Record set:
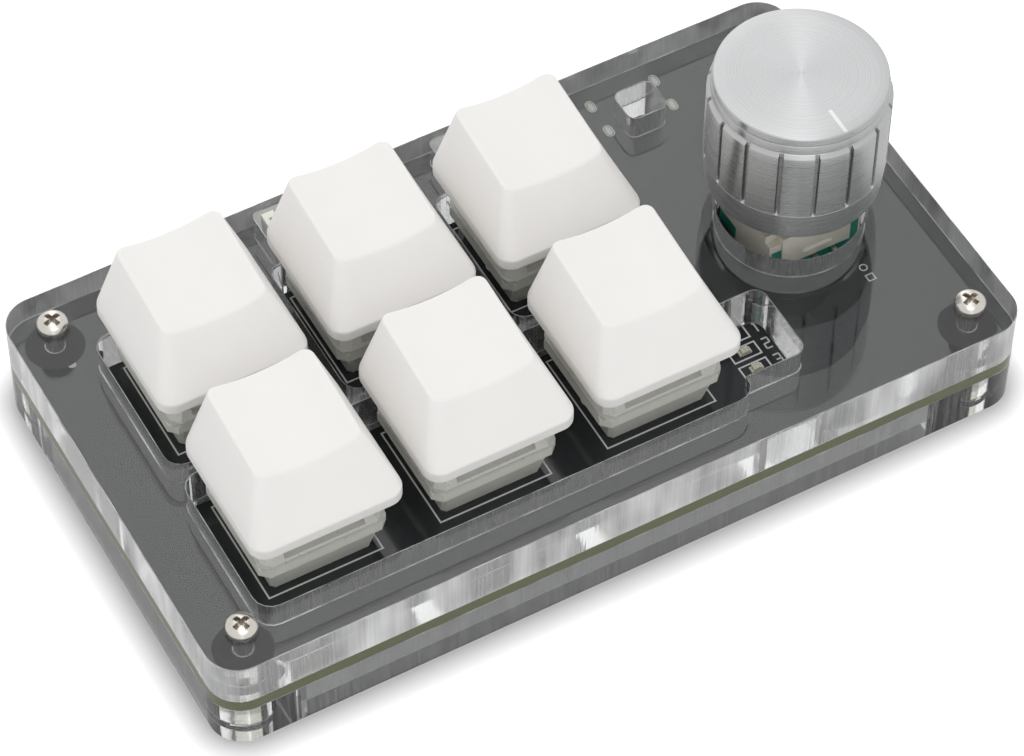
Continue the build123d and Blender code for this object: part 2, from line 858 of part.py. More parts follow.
def make_usb_tongue():
    """Insulating block and contact tongue of the inlet."""
    rear = usb_mouth - usb_len
    front = rear + usb_block_l
    half = usb_w / 2 - usb_wall - usb_block_side
    tall = usb_h / 2 - usb_wall - 0.01
    step = tall - usb_block_step
    crown = half - usb_crown_in
    tongue = half - usb_tongue_in
    body = block(usb_x - half, usb_x + half, rear, front, usb_z - step, usb_z + step)
    body += block(usb_x - crown, usb_x + crown, rear, front, usb_z - tall, usb_z + tall)
    low = usb_z - usb_tongue_t / 2
    body += block(usb_x - tongue, usb_x + tongue, front - sink, usb_mouth - usb_tongue_end, low, low + usb_tongue_t)
    return body


def make_usb_contacts():
    """Solder tails of the inlet behind the shell."""
    rear = usb_mouth - usb_len
    tails = []
    for step in range(usb_tails):
        x = usb_x + (step - (usb_tails - 1) / 2) * usb_tail_pitch
        half = usb_tail_w / 2
        tails.append(block(x - half, x + half, rear - usb_tail_l, rear, z_pcb_low - usb_tail_t, z_pcb_low))
    return tails


def make_leds():
    """Three small indicator lamps in the notch."""
    lamps = []
    for y in led_y:
        lamp = pad(led_x, y, led_w / 2, led_d / 2, z_pcb, z_pcb + led_foot)
        lamp += pad(led_x, y, led_lens / 2, led_d / 2, z_pcb, z_pcb + led_h)
        lamps.append(lamp)
    return lamps


def make_window_resistors():
    """Two chip resistors in the rounded window."""
    y = plate_w / 2 - resistor_rim
    places = [resistor_x + side * resistor_pitch / 2 for side in (-1, 1)]
    return [pad(x, y, resistor_w / 2, resistor_l / 2, z_pcb, z_pcb + resistor_h) for x in places]


def make_controller():
    """Controller chip under the board, with its turn mark."""
    top = z_pcb_low - stand_off
    low = top - chip_h
    body = pad(chip_x, chip_y, chip_w / 2, chip_l / 2, low, top)
    mark = pin(chip_x - chip_w / 2 + mark_in, chip_y + chip_l / 2 - mark_in, low - beyond, low + sink, mark_d)
    return body - mark


def make_controller_leads():
    """Gull wing leads of the chip in two rows."""
    leads = []
    foot = z_pcb_low - lead_t
    for side in (-1, 1):
        for step in range(lead_rows):
            y = chip_y + (step - (lead_rows - 1) / 2) * lead_pitch
            y0 = y - lead_w / 2
            y1 = y + lead_w / 2
            x0 = chip_x + side * chip_w / 2
            lead = span(x0, x0 + side * lead_t, y0, y1, z_pcb_low - lead_rise, foot)
            lead += span(x0, x0 + side * lead_reach, y0, y1, foot, z_pcb_low)
            leads.append(lead)
    return leads


def make_small_chips():
    """Capacitors round the controller and the lamps' resistors, under the board."""
    beside = [(chip_x - cap_gap_x, chip_y + step * cap_pitch) for step in (1, 0, -1)]
    places = beside + [(chip_x, chip_y + cap_gap_y), (chip_x + cap_gap_x, chip_y)]
    chips = [pad(x, y, resistor_w / 2, resistor_l / 2, z_pcb_low - cap_h, z_pcb_low) for x, y in places]
    for y in led_y:
        chips.append(pad(led_x, y, resistor_l / 2, resistor_w / 2, z_pcb_low - resistor_h, z_pcb_low))
    return chips


def make_diodes():
    """One diode beside each key under the board."""
    parts = []
    top = z_pcb_low - stand_off
    for x, y in key_centres():
        body = pad(x + diode_x, y - diode_y, diode_l / 2, diode_w / 2, top - diode_h, top)
        body += pad(x + diode_x, y - diode_y, diode_lead_l / 2, diode_lead_w / 2, top, z_pcb_low)
        parts.append(body)
    return parts


def plug_pin_places():
    """Pin centres of the upright power socket."""
    return [(plug_mid + side * plug_pitch / 2, rear_y) for side in (-1, 1)]


def make_plug_body():
    """Two-way upright power socket in the rear window."""
    x0 = plug_mid - plug_w / 2
    x1 = plug_mid + plug_w / 2
    y0 = rear_y - plug_d / 2
    y1 = rear_y + plug_d / 2
    top = z_pcb + plug_h
    body = block(x0, x1, y0, y1, z_pcb, top)
    body -= block(x0 + plug_side, x1 - plug_side, y0 + plug_front, y1 - plug_back, z_pcb + plug_floor, top + beyond)
    body -= pad(plug_mid, y1, plug_key / 2, plug_back + sink, z_pcb + plug_key_z, top + beyond)
    half = post / 2 + post_gap
    for x, y in plug_pin_places():
        body -= pad(x, y, half, half, z_pcb - beyond, z_pcb + plug_floor + beyond)
    return body


def make_plug_pins():
    """Two square posts of the power socket."""
    half = post / 2
    return [pad(x, y, half, half, z_pcb_low - pin_reach, z_pcb + plug_post_h) for x, y in plug_pin_places()]


def power_pin_places():
    """Three pins of the power slide switch."""
    return [(power_mid + step * power_pitch, rear_y) for step in (-1, 0, 1)]


def make_power_base():
    """Insulating body of the power slide switch."""
    return pad(power_mid, rear_y, power_w / 2, power_d / 2, z_pcb, z_pcb + power_h)


def make_power_cover():
    """Bent steel cover of the power slide switch."""
    x = power_w / 2 - cover_in
    y = power_d / 2
    low = z_pcb + power_h
    body = pad(0, 0, x, y, low, low + cover_room + sheet)
    body -= pad(0, 0, x - sheet, y - sheet, low - beyond, low + cover_room)
    body -= pad(0, 0, (slider_travel + thumb_w) / 2 + slide_side, thumb_d / 2 + thumb_gap, low, low + 3 * beyond)
    return Pos(power_mid, rear_y, 0) * body


def make_power_slider():
    """Slider with its thumb piece, stored at the left stop."""
    mid = power_mid - slider_travel / 2
    low = z_pcb + power_h
    high = low + cover_room - slider_gap
    plate = pad(mid, rear_y, slider_l / 2, slider_d / 2, low + slider_low, high)
    return plate + pad(mid, rear_y, thumb_w / 2, thumb_d / 2, high - sink, low + thumb_h)


def make_power_pins():
    """Three terminals of the power slide switch."""
    return [pad(x, y, post / 2, pin_t / 2, z_pcb_low - pin_reach, z_pcb) for x, y in power_pin_places()]


# Export

def save(name, shape):
    """Write one node; a list becomes separate solids in one file."""
    if isinstance(shape, list):
        shape = Compound(children=shape)
    export_step(shape, f"parts/{name}.step")


def placed(shape, x, y):
    """Piece moved from the board's middle to its own place on the board."""
    return Pos(x, y, z_pcb) * shape


save("top_plate", make_top_plate())
save("circuit_board", make_circuit_board())
save("bottom_plate", make_bottom_plate())
save("corner_screws", [make_screw(x, y) for x, y in corners()])
save("threaded_inserts", [make_insert(x, y) for x, y in corners()])

keycap = make_keycap()
stem = make_stem()
spring = make_spring()
switch_base = make_switch_base()
switch_top = make_switch_top()
leaves = []
for number, (x, y) in enumerate(key_centres(), start=1):
    save(f"keycap_{number}", placed(keycap, x, y))
    save(f"stem_{number}", placed(stem, x, y))
    save(f"spring_{number}", placed(spring, x, y))
    save(f"switch_base_{number}", placed(switch_base, x, y))
    save(f"switch_top_{number}", placed(switch_top, x, y))
    leaves += [placed(leaf, x, y) for leaf in make_contacts()]
save("switch_contacts", leaves)

save("encoder_base", placed(make_encoder_base(), enc_x, enc_y))
save("encoder_frame", placed(make_encoder_frame(), enc_x, enc_y))
save("encoder_pins", [placed(terminal, enc_x, enc_y) for terminal in make_encoder_pins()])
save("encoder_rotor", placed(make_encoder_rotor(), enc_x, enc_y))
save("encoder_shaft", placed(make_encoder_shaft(), enc_x, enc_y))
save("encoder_dome", placed(make_dome(), enc_x, enc_y))
save("knob", placed(make_knob(), enc_x, enc_y))
save("knob_core", placed(make_knob_core(), enc_x, enc_y))

save("usb_shell", make_usb_shell())
save("usb_tongue", make_usb_tongue())
save("usb_contacts", make_usb_contacts())
save("status_leds", make_leds())
save("window_resistors", make_window_resistors())
save("controller", make_controller())
save("controller_leads", make_controller_leads())
save("small_chips", make_small_chips())
save("diodes", make_diodes())
save("plug_body", make_plug_body())
save("plug_pins", make_plug_pins())
save("power_base", make_power_base())
save("power_cover", make_power_cover())
save("power_slider", make_power_slider())
save("power_pins", make_power_pins())
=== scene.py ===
import json
import math

import bmesh
import bpy
from mathutils import Matrix, Vector


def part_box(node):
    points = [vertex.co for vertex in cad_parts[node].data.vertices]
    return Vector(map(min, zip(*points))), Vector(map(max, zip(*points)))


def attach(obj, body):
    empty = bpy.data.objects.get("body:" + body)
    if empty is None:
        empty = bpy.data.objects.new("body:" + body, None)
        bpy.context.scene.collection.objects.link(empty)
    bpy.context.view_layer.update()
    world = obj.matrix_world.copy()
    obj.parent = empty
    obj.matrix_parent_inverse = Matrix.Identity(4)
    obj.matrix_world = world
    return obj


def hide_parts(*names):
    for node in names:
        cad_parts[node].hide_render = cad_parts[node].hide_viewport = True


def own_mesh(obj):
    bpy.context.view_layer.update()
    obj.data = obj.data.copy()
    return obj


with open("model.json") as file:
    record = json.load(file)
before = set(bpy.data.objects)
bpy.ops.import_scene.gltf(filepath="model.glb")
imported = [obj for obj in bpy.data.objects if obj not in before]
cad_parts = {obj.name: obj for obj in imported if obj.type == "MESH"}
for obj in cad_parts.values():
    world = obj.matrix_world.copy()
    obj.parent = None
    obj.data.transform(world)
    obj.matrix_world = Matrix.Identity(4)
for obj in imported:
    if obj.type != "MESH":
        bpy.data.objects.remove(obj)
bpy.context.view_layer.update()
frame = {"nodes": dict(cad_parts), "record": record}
nodes = frame["nodes"]

MM = 0.001

# The camera stands where the photograph was taken from
CAMERA_AZIMUTH = math.radians(-29.43)
CAMERA_ELEVATION = math.radians(52.14)
CAMERA_ROLL = math.radians(0.55)
CAMERA_TARGET = Vector((-2.05, -3.64, 7.65)) * MM
CAMERA_DISTANCE = 487.4 * MM
CAMERA_LENS = 151.5
CAMERA_SENSOR = 36

# Values that several pieces share
board_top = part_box("circuit_board")[1].z
plate_low, plate_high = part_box("top_plate")
base_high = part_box("bottom_plate")[1]
PLATE_CORNER = 4.0 * MM
KEYS = range(1, 7)
SIDES = (-1, 1)


def middle(node):
    """Centre of a node's box."""
    low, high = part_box(node)
    return (low + high) / 2


# Camera

def make_camera():
    """Camera that looks at the target from its azimuth and elevation, slightly rolled."""
    a = CAMERA_AZIMUTH
    e = CAMERA_ELEVATION
    back = Vector((math.sin(a) * math.cos(e), -math.cos(a) * math.cos(e), math.sin(e)))
    right = Vector((0, 0, 1)).cross(back).normalized()
    up = back.cross(right)
    c = math.cos(CAMERA_ROLL)
    s = math.sin(CAMERA_ROLL)
    rolled_right = right * c + up * s
    rolled_up = up * c - right * s
    turn = Matrix((rolled_right, rolled_up, back)).transposed().to_4x4()
    data = bpy.data.cameras.new("camera")
    data.lens = CAMERA_LENS
    data.sensor_width = CAMERA_SENSOR
    data.clip_start = 0.01
    data.clip_end = 10
    camera = bpy.data.objects.new("camera", data)
    camera.matrix_world = Matrix.Translation(CAMERA_TARGET + back * CAMERA_DISTANCE) @ turn
    bpy.context.scene.collection.objects.link(camera)
    bpy.context.scene.camera = camera


# Shader helpers

WHITE_LIGHT = (1, 1, 1, 1)

# Places of the two colours, and of the mixed one, among a mix node's sockets
MIX_COLOURS = slice(6, 8)
MIX_RESULT = 2

# Where most values of a noise texture lie
NOISE_LOW = 0.3
NOISE_HIGH = 0.7


def shade(colour, share):
    """A colour made darker."""
    return tuple(share * c for c in colour)


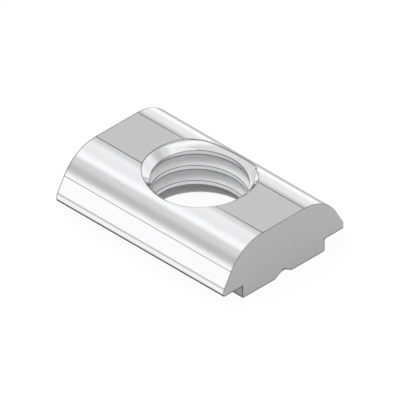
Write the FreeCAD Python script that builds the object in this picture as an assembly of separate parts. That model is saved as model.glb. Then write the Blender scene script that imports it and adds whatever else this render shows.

Exercise goal: Search the listing for the string "nodes". Copy each line where it turns up.

Exercise response:
frame = {"nodes": dict(cad_parts), "record": record}
nodes = frame["nodes"]